[Rows from an object dataset]
◆ ◆ ◆ ◆

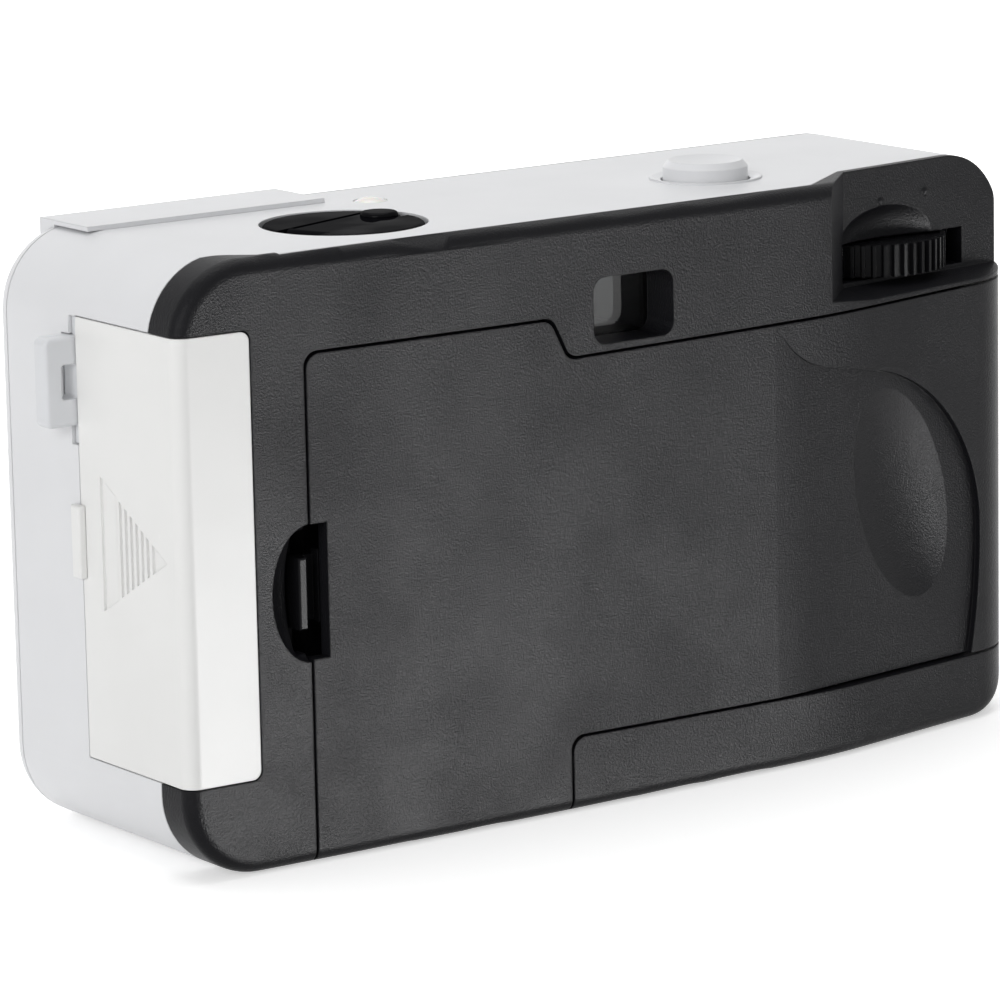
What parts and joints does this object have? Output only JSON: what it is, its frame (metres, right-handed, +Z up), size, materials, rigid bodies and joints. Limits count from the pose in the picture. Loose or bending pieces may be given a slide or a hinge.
{
  "type": "reusable 35 mm film camera",
  "caption": "Compact reusable 35 mm film camera, white front and black grained back, with hinged film door, thumb wheel, rewind crank, flash and side battery door.",
  "frame": {"origin": "middle of the flat base, on the surface the camera stands on", "axes": "+X to the viewer's left, where the battery door and the strap lug are; +Y out through the film door; +Z up; the lens looks along -Y"},
  "size_m": [0.1176, 0.0375, 0.065],
  "materials": {
    "white_shell": "cool white moulded ABS, satin gloss with a very fine grain",
    "white_battery_door": "slightly warmer white moulded ABS, satin gloss",
    "black_grain": "black moulded plastic with a fine spark-eroded grain and a soft sheen",
    "black_inner": "matt black moulded plastic inside the camera",
    "black_gloss": "polished black plastic",
    "grey_lug": "light grey moulded plastic",
    "clear_window": "clear moulded acrylic",
    "lens_glass": "clear polished acrylic lens",
    "steel": "plain steel wire, pins, clips and screws",
    "spring_steel": "spring steel strip",
    "nickel": "nickel plated contact strip",
    "reflector": "metallised flash reflector",
    "board": "green printed circuit board",
    "capacitor_sleeve": "dark shrink sleeve on the flash capacitor",
    "lamp_lens": "milky translucent lamp lens",
    "ferrite": "ferrite and tape of the small transformer",
    "dial": "white counter dial with plain printed numbers"
  },
  "bodies": {
    "camera": {"front_cover": "white_shell", "body_shell": "white_shell", "flash_bezel": "white_shell", "rear_frame": "black_grain", "film_chassis": "black_inner", "cartridge_wall": "black_inner", "cartridge_roof": "black_inner", "take_up_wall": "black_inner", "spool_floor": "black_inner", "spool_bridge": "black_inner", "light_tunnel": "black_inner", "gate_plate": "black_inner", "battery_walls": "black_inner", "lower_panel": "black_grain", "strap_lug": "grey_lug", "hinge_pin": "steel", "lens_bezel": "black_gloss", "lens_barrel": "black_inner", "front_lens": "lens_glass", "lens_ring": "black_inner", "blade_pivot": "steel", "viewfinder_tunnel": "black_inner", "viewfinder_front_lens": "clear_window", "viewfinder_rear_lens": "clear_window", "flash_window": "clear_window", "flash_reflector": "reflector", "flash_tube": "lens_glass", "flash_board": "board", "flash_capacitor": "capacitor_sleeve", "flash_transformer": "ferrite", "battery_contact_plate": "nickel", "battery_contact_spring": "nickel", "counter_window": "clear_window", "button_collar": "white_shell", "button_spring": "spring_steel", "ready_lamp": "lamp_lens", "case_screws": "steel"},
    "back_door": {"film_door": "black_grain", "pressure_spring": "spring_steel"},
    "film_pressure": {"pressure_plate": "black_inner"},
    "latch": {"door_latch": "black_inner"},
    "battery_cover": {"battery_door": "white_battery_door"},
    "rewind_lifter": {"rewind_clip": "steel"},
    "rewind": {"rewind_knob": "black_gloss", "rewind_shaft": "black_inner", "crank_pin": "steel"},
    "crank": {"rewind_crank": "black_gloss"},
    "release": {"shutter_button": "white_shell"},
    "advance": {"thumb_wheel": "black_inner", "take_up_spool": "black_inner"},
    "film_sprocket": {"sprocket": "black_inner"},
    "counter": {"counter_dial": "dial"},
    "rewind_release": {"rewind_release_button": "black_gloss"},
    "flash_slider": {"flash_switch": "black_gloss"},
    "blade": {"shutter_blade": "black_inner"}
  },
  "joints": [
    {"name": "door_hinge", "type": "hinge", "parent": "camera", "child": "back_door", "pos_m": [-0.0545, 0.0046, 0.0282], "axis": [0, 0, 1], "range_deg": [0, 100]},
    {"name": "pressure_plate_slide", "type": "slide", "parent": "back_door", "child": "film_pressure", "axis": [0, 1, 0], "range_m": [0, 0.0004], "stiffness_N_per_m": 400},
    {"name": "latch_slide", "type": "slide", "parent": "back_door", "child": "latch", "axis": [-1, 0, 0], "range_m": [0, 0.0018], "stiffness_N_per_m": 300},
    {"name": "battery_door_slide", "type": "slide", "parent": "camera", "child": "battery_cover", "axis": [0, 1, 0], "range_m": [0, 0.022]},
    {"name": "rewind_lift", "type": "slide", "parent": "camera", "child": "rewind_lifter", "axis": [0, 0, 1], "range_m": [0, 0.005]},
    {"name": "rewind_turn", "type": "hinge", "parent": "rewind_lifter", "child": "rewind", "pos_m": [0.0278, 0.004, 0.06], "axis": [0, 0, 1], "continuous": true},
    {"name": "crank_fold", "type": "hinge", "parent": "rewind", "child": "crank", "pos_m": [0.03333, 0.0059, 0.06225], "axis": [-0.3256, 0.9455, 0], "range_deg": [0, 140]},
    {"name": "shutter_press", "type": "slide", "parent": "camera", "child": "release", "axis": [0, 0, -1], "range_m": [0, 0.0012], "stiffness_N_per_m": 400, "deforming": ["button_spring"]},
    {"name": "thumb_wheel_turn", "type": "hinge", "parent": "camera", "child": "advance", "pos_m": [-0.0407, 0.0042, 0.05285], "axis": [0, 0, 1], "continuous": true},
    {"name": "sprocket_turn", "type": "hinge", "parent": "camera", "child": "film_sprocket", "pos_m": [-0.024, 0.0069, 0.0282], "axis": [0, 0, 1], "continuous": true},
    {"name": "counter_turn", "type": "hinge", "parent": "camera", "child": "counter", "pos_m": [-0.01, 0.004, 0.0023], "axis": [0, 0, 1], "continuous": true},
    {"name": "rewind_release_press", "type": "slide", "parent": "camera", "child": "rewind_release", "axis": [0, 0, 1], "range_m": [0, 0.0007], "stiffness_N_per_m": 300},
    {"name": "flash_switch_slide", "type": "slide", "parent": "camera", "child": "flash_slider", "axis": [0, 0, 1], "range_m": [0, 0.004]},
    {"name": "shutter_blade_turn", "type": "hinge", "parent": "camera", "child": "blade", "pos_m": [-0.009, -0.0107, 0.021], "axis": [0, 1, 0], "range_deg": [0, 40], "stiffness_Nm_per_rad": 0.0004}
  ],
  "couplings": [
    {"joint": "sprocket_turn", "follows": "thumb_wheel_turn", "ratio": 1},
    {"joint": "counter_turn", "follows": "thumb_wheel_turn", "ratio": -0.025}
  ]
}
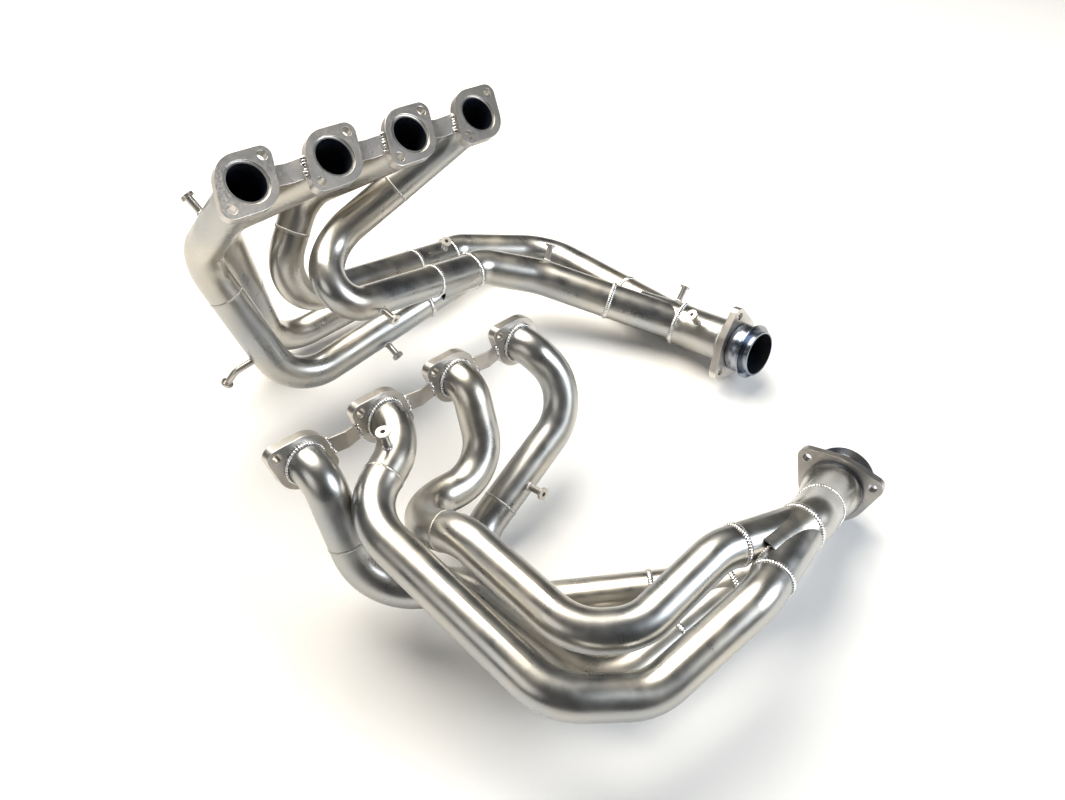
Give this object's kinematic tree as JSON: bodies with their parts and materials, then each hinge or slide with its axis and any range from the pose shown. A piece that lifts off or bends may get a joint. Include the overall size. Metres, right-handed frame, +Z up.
{
  "type": "pair of tubular racing exhaust headers",
  "caption": "Pair of welded stainless racing headers for a V8: four tubes join in pairs, then into one outlet with a loose bolt flange.",
  "frame": {"origin": "on the floor, under the middle of the box round both headers", "axes": "+Z up; +Y from the second header across to the first; +X towards the outlets; both headers lie on the floor"},
  "size_m": [0.7462, 0.7956, 0.4103],
  "materials": {
    "satin_tube": "bead-blasted satin stainless",
    "weld_bead": "bright as-welded bead",
    "plate": "machined plate, dull satin",
    "tinted_neck": "heat-tinted blue-grey"
  },
  "bodies": {
    "left_header": {"left_primary_1_port_side": "satin_tube", "left_primary_1_merge_side": "satin_tube", "left_primary_2_port_side": "satin_tube", "left_primary_2_merge_side": "satin_tube", "left_primary_3_port_side": "satin_tube", "left_primary_3_merge_side": "satin_tube", "left_primary_4_port_side": "satin_tube", "left_primary_4_merge_side": "satin_tube", "left_merge_1_4": "satin_tube", "left_secondary_1_4": "satin_tube", "left_merge_2_3": "satin_tube", "left_secondary_2_3": "satin_tube", "left_collector": "satin_tube", "left_outlet_pipe": "satin_tube", "left_joint_beads": "weld_bead", "left_flange_beads": "weld_bead", "left_posts": "plate", "left_bent_rod": "plate", "left_port_flange_1": "plate", "left_port_flange_2": "plate", "left_port_flange_3": "plate", "left_port_flange_4": "plate", "left_strap_1": "plate", "left_strap_2": "plate", "left_strap_3": "plate", "left_outlet_neck": "tinted_neck"},
    "left_swivel": {"left_swivel_flange": "plate"},
    "right_header": {"right_primary_1_port_side": "satin_tube", "right_primary_1_merge_side": "satin_tube", "right_primary_2_port_side": "satin_tube", "right_primary_2_merge_side": "satin_tube", "right_primary_3_port_side": "satin_tube", "right_primary_3_merge_side": "satin_tube", "right_primary_4_port_side": "satin_tube", "right_primary_4_merge_side": "satin_tube", "right_merge_1_4": "satin_tube", "right_secondary_1_4": "satin_tube", "right_merge_2_3": "satin_tube", "right_secondary_2_3": "satin_tube", "right_collector": "satin_tube", "right_joint_beads": "weld_bead", "right_flange_beads": "weld_bead", "right_posts": "plate", "right_port_flange_1": "plate", "right_port_flange_2": "plate", "right_port_flange_3": "plate", "right_port_flange_4": "plate", "right_strap_1": "plate", "right_strap_2": "plate", "right_strap_3": "plate", "right_outlet_neck": "tinted_neck"},
    "right_swivel": {"right_swivel_flange": "plate"}
  },
  "joints": [
    {"name": "draw_headers_apart", "type": "slide", "parent": "left_header", "child": "right_header", "axis": [0, -1, 0], "range_m": [0, 0.3]},
    {"name": "left_flange_turns", "type": "hinge", "parent": "left_header", "child": "left_swivel", "pos_m": [0.25419, 0.1445, 0.0492], "axis": [0.6882, -0.6936, 0.2131], "continuous": true},
    {"name": "right_flange_turns", "type": "hinge", "parent": "right_header", "child": "right_swivel", "pos_m": [0.32476, -0.10086, 0.05782], "axis": [0.5912, 0.7582, -0.2749], "continuous": true}
  ]
}
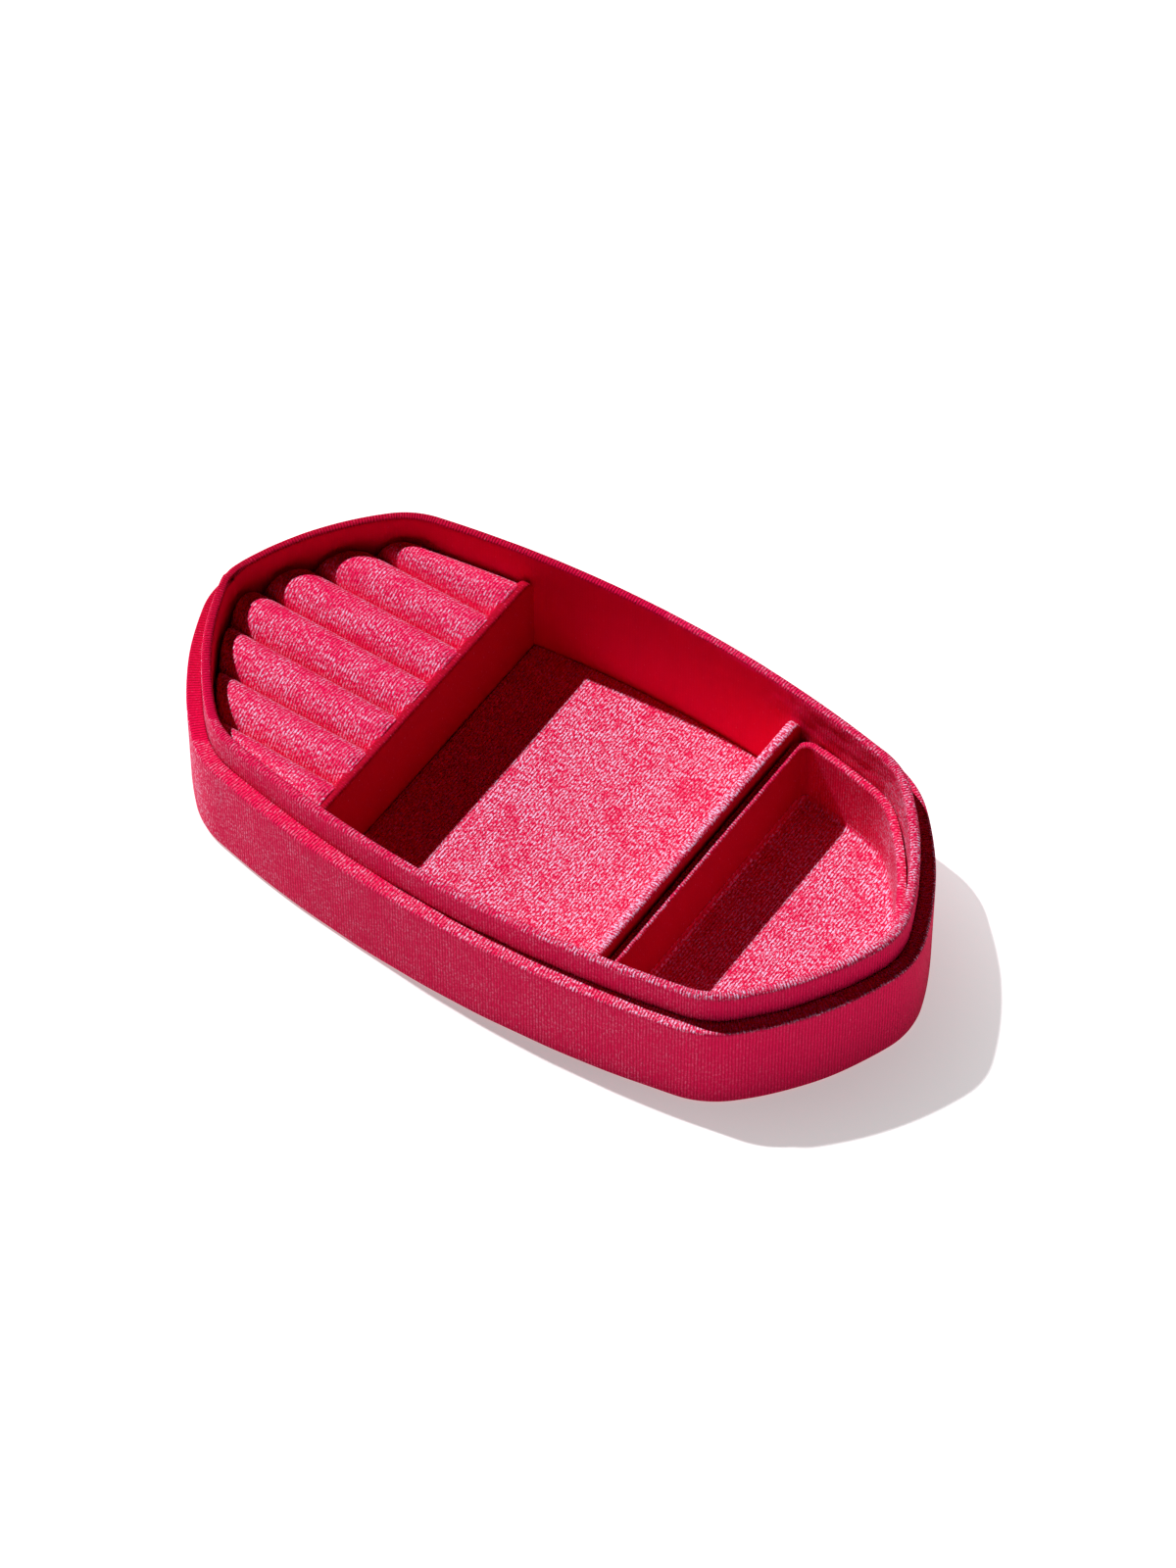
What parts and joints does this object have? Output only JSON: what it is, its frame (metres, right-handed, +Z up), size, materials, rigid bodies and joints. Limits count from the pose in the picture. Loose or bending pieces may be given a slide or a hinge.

◆ ◆ ◆ ◆

Check each line above for the string "with" and show the ones that have it.

  "caption": "Compact reusable 35 mm film camera, white front and black grained back, with hinged film door, thumb wheel, rewind crank, flash and side battery door.",
    "white_shell": "cool white moulded ABS, satin gloss with a very fine grain",
    "black_grain": "black moulded plastic with a fine spark-eroded grain and a soft sheen",
    "dial": "white counter dial with plain printed numbers"
Give this object's kinematic tree as JSON: bodies with their parts and materials, then each hinge or slide with its axis and any range from the pose shown. A piece that lifts off or bends may get a joint. Include the overall size. Metres, right-handed frame, +Z up.
  "caption": "Pair of welded stainless racing headers for a V8: four tubes join in pairs, then into one outlet with a loose bolt flange.",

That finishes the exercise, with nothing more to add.